Oh, how I used to worry about him. I'd worry that people didn't understand him or his unique way of looking at the world. I just wanted everyone to know how wonderful he is. But then I realized, that he knew how wonderful he is. He understood himself. He knew what made him happy, and he pursued those things. He knew what made him special, and he celebrated those things. And you know what? People appreciate that sort of confidence. I could go on and on, but I'll just say that he's a happy, proud twelve-year-old with interesting, kind friends.

He'll face the challenging middle school years soon, and I just pray he can stay true to himself and really shine as he's exposed to more classes and activities. And while I miss those early days of infancy, I'm mostly just excited for him. He is going to love his future. I just know it!

A lovely moment from my day: Goodness, my day was busy! I'm having a hard time feeling really lovely about something from the day. I suppose that is a sign that I need a nice cocktail and some Game of Thrones to finish off my day. :-)


Monday, June 17, 2013

Puppy Love

Benton, our handsome boy

It is a week full of celebrations here this week. Father's Day was on Sunday. Noah's birthday is on Wednesday, and today marks the first birthday of our big rottie, Benton. He was just eleven pounds when we brought him home in August. Now, I would guess he is closer to ninety. The only thing that has grown more than him is his place in our hearts and lives.

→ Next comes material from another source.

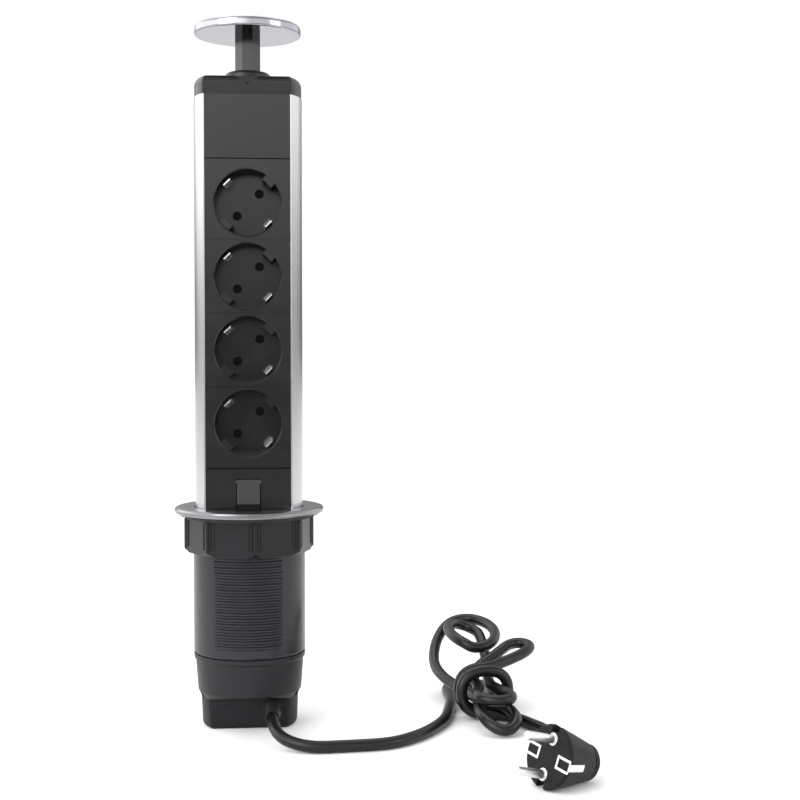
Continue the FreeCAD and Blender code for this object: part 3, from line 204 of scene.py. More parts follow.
@dataclass(frozen=True)
class MouldedPlastic:
    """Injection-moulded plastic with a fine eroded texture, soft sink marks and a slight bloom."""

    name: str
    colour: Colour = (0.010, 0.010, 0.011)
    roughness: float = 0.34
    texture: float = 0.00028
    depth: float = 0.000003
    sink: float = 0.011
    sink_depth: float = 0.000007
    gloss: float = 0.42
    bloom: float = 1.25
    patch: float = 1.7
    uneven: tuple[float, float] = (0.92, 1.10)

    def make(self) -> bpy.types.Material:
        """Draw the material."""
        pen = Pen(self.name)
        at = pen.place()
        fine = pen.noise(at, self.texture, detail=2.0)
        broad = pen.noise(at, self.sink, detail=1.0)
        cloud = pen.noise(at, self.sink * self.patch, detail=3.0)
        flow = pen.relief(broad, self.sink_depth)
        normal = pen.relief(fine, self.depth, flow)
        colour = pen.between(pen.span(cloud, 0.0, 1.0), self.colour, tinted(self.colour, self.bloom))
        rough = pen.span(cloud, *(self.roughness * share for share in self.uneven))
        return pen.finish({"Specular IOR Level": self.gloss, "IOR": 1.5},
                          {"Base Color": colour, "Roughness": rough, "Normal": normal})


@dataclass(frozen=True)
class Aluminium:
    """Anodised or polished aluminium with fine lines."""

    name: str
    colour: Colour = (0.78, 0.78, 0.80)
    roughness: float = 0.28
    grain: Grain = Grain.LENGTHWISE
    line: float = 0.00016
    run: float = 0.03
    depth: float = 0.000002
    tone: float = 0.96
    spread: tuple[float, float] = (0.25, 0.75)
    uneven: tuple[float, float] = (0.95, 1.06)

    def lines(self, pen: Pen) -> bpy.types.NodeSocket:
        """The noise that runs as lines."""
        if self.grain is Grain.TURNED:
            flat = pen.place((1.0, 1.0, 0.0))
            reach = pen.node("ShaderNodeVectorMath", {0: flat}, operation="LENGTH").outputs["Value"]
            ring = pen.node("ShaderNodeTexNoise", {"W": reach, "Scale": 1.0 / self.line, "Detail": 3.0},
                            noise_dimensions="1D")
            return ring.outputs[0]
        along = pen.place((1.0, 1.0, self.line / self.run))
        return pen.noise(along, self.line, detail=4.0, rough=0.65)

    def make(self) -> bpy.types.Material:
        """Draw the material."""
        pen = Pen(self.name)
        lines = self.lines(pen)
        dull = tinted(self.colour, self.tone)
        colour = pen.between(pen.span(lines, 0.0, 1.0, *self.spread), dull, self.colour)
        rough = pen.span(lines, *(self.roughness * share for share in self.uneven))
        return pen.finish({"Metallic": 1.0},
                          {"Base Color": colour, "Roughness": rough, "Normal": pen.relief(lines, self.depth)})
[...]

What a difference a year makes!
How do I explain what Benton has come to mean to me personally? He is truly a symbol of me becoming a little bit better as a person, a little bit less selfish, a little bit more tender.

Dogs and I. We have not really gotten along too well. For the better part of my life, I avoided dogs. There was a story of a black lab jumping on me and shoving me down when I was preschool age, and I held a grudge against all dogs after that. They smelled funny, they got too close, they didn't respect my personal space. And sometimes they still jumped.

But my husband loves dogs...loves them! And our daughters love dogs, too. At age two, the little one could spot a dog a half mile away. During second grade, older one made multiple presentations on why should get a dog and what breed would fit our family best. But our son felt indifferent about dogs. I sometimes think it was his indifference that swayed me more than the others' intense love. In my head, a boy should love dogs. And I realized that my discomfort with dogs was not something I wanted to pass on to my children.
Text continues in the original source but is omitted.